All summer long Hickling Broad teems with holidaymakers from across the world, their pleasure boats and canoes crowding the waterways. Yet in winter the tourists leave, boatyards are shut and a wilder, elemental beauty rises like dawn mist. Pale whispering reeds sway in elegant dances, and paths and boardwalks are all yours. Boats are moored tight against wooden quays, masts clinking in easterly winds. When iron grey cold grips the landscape, the Broads freeze. Stop for a moment. In the clean air there’s the sound of a drum. Slow and steady, carried on the wind.

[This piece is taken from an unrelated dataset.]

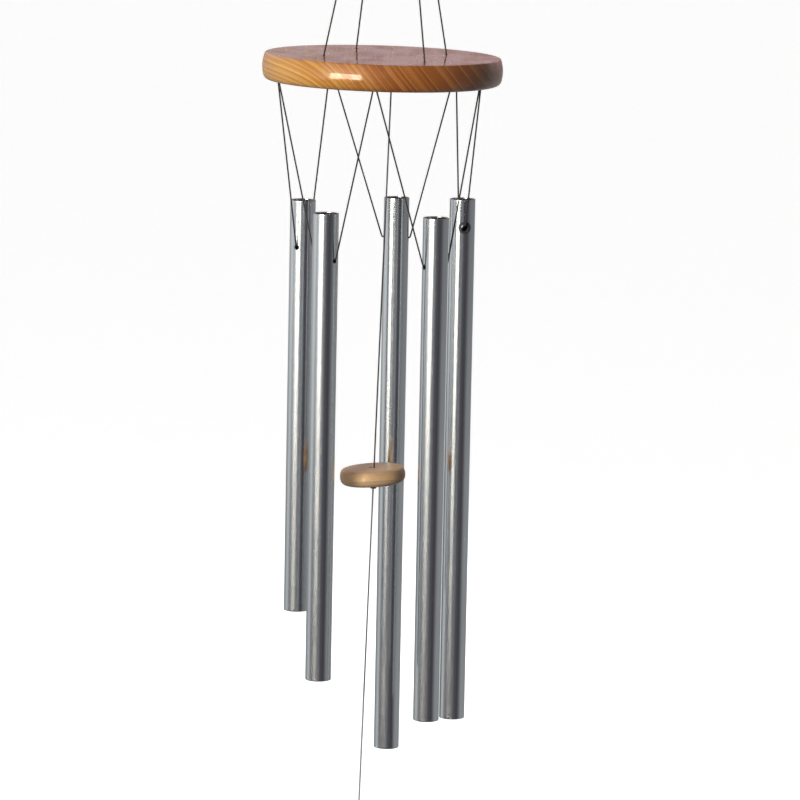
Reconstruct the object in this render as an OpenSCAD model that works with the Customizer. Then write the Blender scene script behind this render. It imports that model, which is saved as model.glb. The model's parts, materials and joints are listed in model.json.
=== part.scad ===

It’s an age old story of forbidden love. Two hundred years ago, a carefree drummer boy fell in love with a sweet natured girl. But the boy was poor and the girl’s father was rich and proud. He ordered his daughter never to see the lowly drummer boy again. But true love will not be denied so the lovers married in secret. Each night they met on the banks of the Broad. And when Arctic chill turned the water to ice, the boy would skate slowly across, beating his drum, signalling to his young wife. Wrapped against the bitter cold she waited, her heart beating in tandem with the soft rhythm of his drum. One night, the ice cracked like a gunshot. And the beat stopped forever.
Yet, on winter nights, it’s said the boy’s frozen spirit searches for her still, his drum beating for eternal love, the sound of every human heart.